Il suo slogan è «Soluzioni per competere». Ma per lei cos’è la competitività?
«La competitività la prendo dal motto Scout che tanto mi appartiene e al quale sento di appartenere profondamente: è fare del mio meglio. Siamo qui per produrre e in maniera sana».
Questo significa anche non mollare mai?
«Faccio un piccolo passo indietro nel tempo. Il Covid ha cambiato profondamente il punto di vista di ognuno di noi. La mia esperienza è stata che, per motivi vari, nel 2022 mi sono ritrovata da sola a gestire l’azienda. La domanda che mi sono posta è stata: che fare? Prima di quel down eravamo in sette, oggi siamo in quattro più circa 50 tra docenti e consulenti esterni».
Con quale tipo di impresa si confronta la vostra formazione?

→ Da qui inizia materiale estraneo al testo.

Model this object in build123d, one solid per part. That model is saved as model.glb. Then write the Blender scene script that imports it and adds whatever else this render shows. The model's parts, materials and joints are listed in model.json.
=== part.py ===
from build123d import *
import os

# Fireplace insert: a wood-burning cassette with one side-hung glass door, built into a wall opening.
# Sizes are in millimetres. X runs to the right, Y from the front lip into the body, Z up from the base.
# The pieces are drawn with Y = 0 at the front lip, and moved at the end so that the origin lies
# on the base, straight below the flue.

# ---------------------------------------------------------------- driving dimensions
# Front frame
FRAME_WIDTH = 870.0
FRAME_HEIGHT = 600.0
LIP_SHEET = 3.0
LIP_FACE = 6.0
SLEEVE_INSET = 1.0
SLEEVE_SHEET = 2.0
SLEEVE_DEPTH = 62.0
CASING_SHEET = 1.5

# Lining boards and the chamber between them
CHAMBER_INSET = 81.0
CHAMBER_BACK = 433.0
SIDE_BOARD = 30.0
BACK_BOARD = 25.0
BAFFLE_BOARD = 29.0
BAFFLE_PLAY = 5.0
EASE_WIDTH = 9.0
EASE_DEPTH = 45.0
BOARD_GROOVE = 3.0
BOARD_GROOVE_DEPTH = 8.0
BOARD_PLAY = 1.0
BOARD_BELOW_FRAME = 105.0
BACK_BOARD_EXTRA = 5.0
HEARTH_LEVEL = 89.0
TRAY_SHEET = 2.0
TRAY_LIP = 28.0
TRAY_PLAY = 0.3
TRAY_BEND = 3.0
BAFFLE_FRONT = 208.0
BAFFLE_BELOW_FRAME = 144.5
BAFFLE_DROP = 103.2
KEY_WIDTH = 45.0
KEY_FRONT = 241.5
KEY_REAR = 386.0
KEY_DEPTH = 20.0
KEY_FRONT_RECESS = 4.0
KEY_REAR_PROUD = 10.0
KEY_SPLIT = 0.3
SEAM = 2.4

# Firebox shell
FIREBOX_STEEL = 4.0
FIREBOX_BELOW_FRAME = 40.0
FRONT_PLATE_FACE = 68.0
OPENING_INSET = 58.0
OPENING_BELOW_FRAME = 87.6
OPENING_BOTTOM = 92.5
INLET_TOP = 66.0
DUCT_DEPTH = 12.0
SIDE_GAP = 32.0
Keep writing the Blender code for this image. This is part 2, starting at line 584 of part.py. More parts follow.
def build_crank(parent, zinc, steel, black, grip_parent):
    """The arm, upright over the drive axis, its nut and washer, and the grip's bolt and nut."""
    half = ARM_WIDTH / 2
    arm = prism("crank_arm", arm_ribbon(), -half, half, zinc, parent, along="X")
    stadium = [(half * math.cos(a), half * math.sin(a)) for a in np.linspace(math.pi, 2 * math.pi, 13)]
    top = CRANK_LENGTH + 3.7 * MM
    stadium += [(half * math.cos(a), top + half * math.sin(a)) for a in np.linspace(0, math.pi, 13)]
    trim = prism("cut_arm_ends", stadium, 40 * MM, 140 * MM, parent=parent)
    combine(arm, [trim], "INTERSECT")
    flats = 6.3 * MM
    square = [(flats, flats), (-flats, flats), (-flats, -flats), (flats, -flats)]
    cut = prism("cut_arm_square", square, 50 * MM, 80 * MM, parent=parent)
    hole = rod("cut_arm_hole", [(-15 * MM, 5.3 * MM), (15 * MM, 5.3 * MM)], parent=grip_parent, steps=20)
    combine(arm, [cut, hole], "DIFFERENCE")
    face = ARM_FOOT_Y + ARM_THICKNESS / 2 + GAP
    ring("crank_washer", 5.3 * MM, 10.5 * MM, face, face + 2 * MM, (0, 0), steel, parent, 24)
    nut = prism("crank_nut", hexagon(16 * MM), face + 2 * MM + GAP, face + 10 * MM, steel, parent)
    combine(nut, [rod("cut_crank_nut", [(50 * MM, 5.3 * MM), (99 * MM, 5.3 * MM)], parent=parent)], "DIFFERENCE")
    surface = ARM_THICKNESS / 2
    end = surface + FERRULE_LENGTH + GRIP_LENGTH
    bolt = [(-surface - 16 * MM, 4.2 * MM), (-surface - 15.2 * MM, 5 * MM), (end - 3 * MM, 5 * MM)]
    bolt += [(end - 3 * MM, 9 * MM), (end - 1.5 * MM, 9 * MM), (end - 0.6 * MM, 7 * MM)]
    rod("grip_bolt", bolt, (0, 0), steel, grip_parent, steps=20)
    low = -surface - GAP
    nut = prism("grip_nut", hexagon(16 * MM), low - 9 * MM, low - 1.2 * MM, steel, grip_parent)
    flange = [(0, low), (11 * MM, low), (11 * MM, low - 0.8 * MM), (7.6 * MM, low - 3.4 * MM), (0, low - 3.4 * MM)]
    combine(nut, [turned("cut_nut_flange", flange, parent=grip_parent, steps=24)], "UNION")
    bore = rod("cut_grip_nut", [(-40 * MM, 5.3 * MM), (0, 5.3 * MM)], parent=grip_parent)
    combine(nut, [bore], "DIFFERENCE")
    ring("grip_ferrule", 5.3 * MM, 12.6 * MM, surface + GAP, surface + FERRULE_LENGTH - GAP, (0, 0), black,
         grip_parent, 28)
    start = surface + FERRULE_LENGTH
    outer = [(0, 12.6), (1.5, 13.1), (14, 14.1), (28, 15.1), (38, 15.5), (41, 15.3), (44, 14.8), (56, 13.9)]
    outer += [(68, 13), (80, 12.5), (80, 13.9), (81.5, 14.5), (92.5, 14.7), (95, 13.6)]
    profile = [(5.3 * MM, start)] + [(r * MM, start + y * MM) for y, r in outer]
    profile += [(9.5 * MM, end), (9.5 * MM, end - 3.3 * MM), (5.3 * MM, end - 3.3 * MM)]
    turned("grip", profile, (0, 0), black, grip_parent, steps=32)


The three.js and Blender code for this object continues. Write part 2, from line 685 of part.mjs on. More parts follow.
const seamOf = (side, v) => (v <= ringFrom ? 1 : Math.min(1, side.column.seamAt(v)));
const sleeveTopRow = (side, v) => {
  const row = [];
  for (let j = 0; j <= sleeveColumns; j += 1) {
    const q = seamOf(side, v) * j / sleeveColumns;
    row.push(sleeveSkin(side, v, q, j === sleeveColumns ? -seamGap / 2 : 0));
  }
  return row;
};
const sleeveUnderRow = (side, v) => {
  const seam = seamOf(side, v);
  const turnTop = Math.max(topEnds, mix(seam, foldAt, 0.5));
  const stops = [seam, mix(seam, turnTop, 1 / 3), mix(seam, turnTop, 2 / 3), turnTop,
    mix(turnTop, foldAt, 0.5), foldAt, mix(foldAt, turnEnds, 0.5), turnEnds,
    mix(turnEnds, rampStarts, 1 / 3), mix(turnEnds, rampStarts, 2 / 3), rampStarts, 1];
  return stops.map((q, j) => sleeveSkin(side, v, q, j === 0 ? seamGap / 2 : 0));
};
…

«Oggi il mercato delle imprese è complesso e variegato. Sicuramente c’è molta attenzione alle risorse umane, ma le richieste con le quali ci confrontiamo e le proposte che offriamo, molto e spesso, dipendono dalle dimensioni delle aziende. Se per le multinazionali le regole in materia di formazione sono molto rigide, per le piccole e medie imprese italiane vale la regola che se metti le persone al posto giusto i risultati si vedono. Un settore sul quale ci siamo molto specializzati è quello sanitario. Con una particolare attenzione all’umanizzazione delle cure. Anche e specialmente qui il valore della relazione e dell’attenzione diventano fondamentali. La formazione in questo caso, per esempio all’interno delle Rsa, punta a generare empatia, relazioni ospite-utente e in équipe. L’obiettivo è, grazie al nostro metodo, quello di registrare o avvicinarsi il più possibile a “infezioni zero” all’interno dei presidi sanitari».
Mettere al centro la persona: quanto conta in questa visione l’essere un’imprenditrice donna? E quanta resistenza c’è ancora nei confronti delle donne imprenditrici?
«Sulle pari opportunità non ci siamo. Lo vedo da imprenditrice donna. C’è ancora molta resistenza a considerare l’opinione di una donna al pari di quella di un collega nella stessa posizione manageriale o professionale. E poi la destrutturazione di stereotipi del tipo bella uguale stupida è ancora lontana. Il problema non viene solo dagli uomini, noi donne spesso facciamo fatica a essere solidali tra noi. Sulla scorta della mia esperienza posso dire che determinazione e costanza possono fare la differenza ma è una consapevolezza che deve partire da noi stesse. Colgo anche una differenza di immagine: l’uomo è identificato come autoritario, alla donna spetta la credibilità. E su questo possiamo e dobbiamo fare leva. D’altro canto, per tornare al cuore della mia azienda, la formazione è per natura femminile e qui torno ancora all’aspetto della cura e dell’accoglienza».
Qual è, per lei, il valore principale per essere un imprenditore illuminato o comunque un lavoratore competente?
«Quello che sei è anche quello che fai. Soft skills: tra le competenze trasversali la più importante è imparare le relazioni. La buona formazione d’impresa passa da qui. La tecnologia aiuta ma la costruzione delle relazioni resta il centro nodale della costruzione di un buon presente e di un ottimo futuro».